Pitched each into ~4g of 1.074 wort about 16 hours after starters were made and they started immediately chugging. :rockin:
 
Just tried this but I think messed up a little.

I just took 900ml of water and boiled that with 1/2 cup of some Pilser Light DME for about 12 mintues (wasn't a roaring boil because I was getting some boil over issues).
Then I cooled it down to about 78.
When I opened my white labs yeast it sorta popped and yeast went all over (but still most of it was left in the tube,at least 80% of it).
I pitched it into my 1/2 gallon carboy with the mixture.

I think I should have measured and marked 1000ml on the carboy before starting so as to be able to "top it off to the correct level".

And If I was expecting the pop maybe I would not have spilled the yeast.

This is my first brew and first time pitching yeast etc.
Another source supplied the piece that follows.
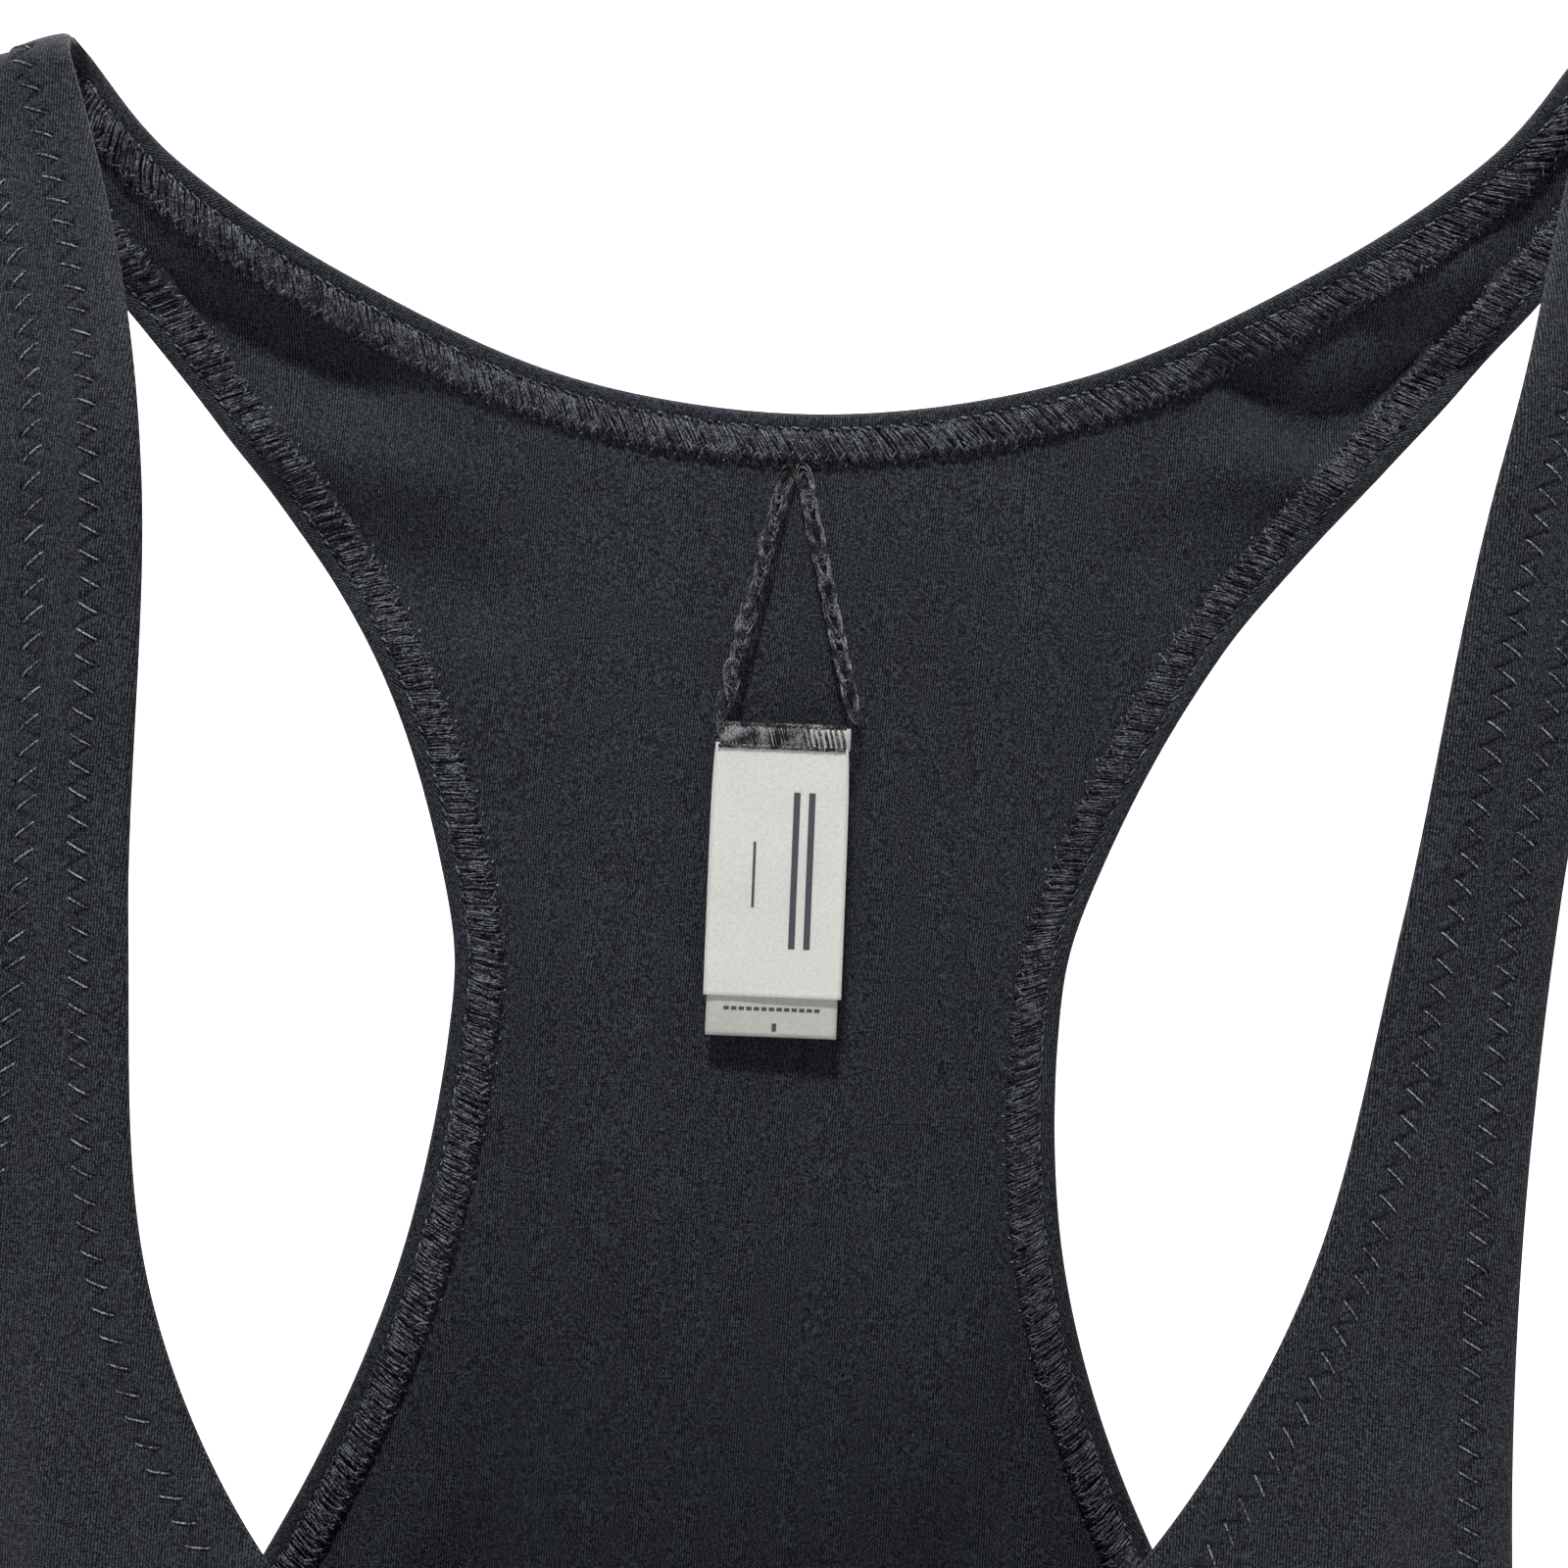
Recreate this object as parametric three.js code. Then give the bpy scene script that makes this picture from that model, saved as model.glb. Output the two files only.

I didn't understand all the calculations on the first page to figure out how much starter I need. The beers OG is O.G. = 1.050 and I'm going to ad an alcohol boost to it as well so i don'thave the exact number.
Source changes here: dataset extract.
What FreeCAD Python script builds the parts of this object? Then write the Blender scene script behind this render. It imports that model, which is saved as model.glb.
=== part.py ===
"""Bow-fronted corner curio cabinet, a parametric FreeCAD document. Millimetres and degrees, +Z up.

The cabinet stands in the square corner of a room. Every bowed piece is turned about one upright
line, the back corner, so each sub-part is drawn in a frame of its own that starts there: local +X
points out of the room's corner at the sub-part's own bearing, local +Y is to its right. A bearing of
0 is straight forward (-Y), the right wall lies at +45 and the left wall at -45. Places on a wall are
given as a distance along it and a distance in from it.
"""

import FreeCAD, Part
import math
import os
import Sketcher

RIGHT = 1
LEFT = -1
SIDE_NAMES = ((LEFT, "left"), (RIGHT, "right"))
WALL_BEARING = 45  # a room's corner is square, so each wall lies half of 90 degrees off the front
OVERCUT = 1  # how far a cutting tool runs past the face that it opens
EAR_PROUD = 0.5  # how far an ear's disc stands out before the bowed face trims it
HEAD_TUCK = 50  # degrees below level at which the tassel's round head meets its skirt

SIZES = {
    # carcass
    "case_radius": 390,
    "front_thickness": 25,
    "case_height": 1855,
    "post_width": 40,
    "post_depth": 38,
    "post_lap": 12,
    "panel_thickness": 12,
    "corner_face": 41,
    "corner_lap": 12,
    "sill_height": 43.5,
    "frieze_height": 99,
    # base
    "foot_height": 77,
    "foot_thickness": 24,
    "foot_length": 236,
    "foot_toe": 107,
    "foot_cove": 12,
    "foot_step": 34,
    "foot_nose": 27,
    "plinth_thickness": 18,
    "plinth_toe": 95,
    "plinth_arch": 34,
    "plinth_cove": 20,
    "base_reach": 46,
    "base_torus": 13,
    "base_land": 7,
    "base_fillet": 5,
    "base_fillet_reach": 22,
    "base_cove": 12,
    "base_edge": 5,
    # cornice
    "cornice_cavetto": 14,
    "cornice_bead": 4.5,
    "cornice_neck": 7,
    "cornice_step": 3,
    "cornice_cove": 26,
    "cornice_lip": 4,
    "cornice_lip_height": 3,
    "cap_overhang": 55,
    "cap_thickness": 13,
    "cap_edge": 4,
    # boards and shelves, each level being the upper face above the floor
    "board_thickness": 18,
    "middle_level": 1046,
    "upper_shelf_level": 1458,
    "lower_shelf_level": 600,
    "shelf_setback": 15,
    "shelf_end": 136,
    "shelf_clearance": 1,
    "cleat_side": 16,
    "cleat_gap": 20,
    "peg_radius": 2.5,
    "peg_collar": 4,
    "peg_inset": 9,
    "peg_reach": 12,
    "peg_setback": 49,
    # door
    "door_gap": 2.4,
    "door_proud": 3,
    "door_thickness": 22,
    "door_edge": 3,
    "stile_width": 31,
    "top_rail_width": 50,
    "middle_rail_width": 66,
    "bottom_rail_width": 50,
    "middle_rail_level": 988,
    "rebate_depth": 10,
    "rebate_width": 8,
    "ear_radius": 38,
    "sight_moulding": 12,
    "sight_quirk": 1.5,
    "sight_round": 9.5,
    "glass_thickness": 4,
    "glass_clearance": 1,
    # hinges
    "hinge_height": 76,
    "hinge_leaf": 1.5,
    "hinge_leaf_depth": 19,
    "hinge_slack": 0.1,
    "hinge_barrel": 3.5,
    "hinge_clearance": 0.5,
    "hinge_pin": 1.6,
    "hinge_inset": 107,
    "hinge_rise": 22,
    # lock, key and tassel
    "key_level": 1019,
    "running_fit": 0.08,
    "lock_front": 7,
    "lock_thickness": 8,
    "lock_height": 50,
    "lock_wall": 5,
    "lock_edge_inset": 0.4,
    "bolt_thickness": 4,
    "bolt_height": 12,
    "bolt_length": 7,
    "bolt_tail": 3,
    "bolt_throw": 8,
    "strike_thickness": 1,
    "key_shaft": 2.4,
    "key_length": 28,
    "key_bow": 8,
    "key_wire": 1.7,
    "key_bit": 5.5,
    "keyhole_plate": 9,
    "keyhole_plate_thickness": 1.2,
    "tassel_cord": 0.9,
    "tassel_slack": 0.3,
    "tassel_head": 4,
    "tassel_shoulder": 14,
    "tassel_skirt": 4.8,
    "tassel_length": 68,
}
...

Any advice? I plan to brew my first batch of beer this Saterday,and it is thursday morning about 1:45am now.
 
Wait for it to ferment out (everything settles to bottom, clear beer on top) then throw it in the fridge. On Saturday set the yeast out plenty early (~5-6 hours before you'll be done brewing) and let it warm to room temp, then decant off the top liquid and pour the bottom "stuff" into your fermenter when it's time to pitch yeast.
 
Wait for it to ferment out (everything settles to bottom, clear beer on top) then throw it in the fridge. On Saturday set the yeast out plenty early (~5-6 hours before you'll be done brewing) and let it warm to room temp, then decant off the top liquid and pour the bottom "stuff" into your fermenter when it's time to pitch yeast.

There is no action in the starter yet, however my 5 gallons apfelwein that I just dumped dry yeast into after making this starter for Saterdays beer is taking of. I'm thinking something is wrong.
 
I was debating using an airlock out of fear for fruit flies but thought with the foil and co2 escaping they wouldn't be interested. It lasted over night but just as I was going to put it in the fridge, two got in. I'll have to use an air lock next time.
 
Having learned a lot while reading this thread over the past week, i felt obliged to mention that i'm currently making my 1st starter (1L). I mixed 3.3 oz (by weight) light DME with 1200 ml (pre-boil) water. I boiled for 15 mins and the pot is sitting in an ice bath as i type. Many thanks to Death Brewer for the post and everybody else who chimed in along the way. I'm looking forward to tasting the difference in quality that a starter provides.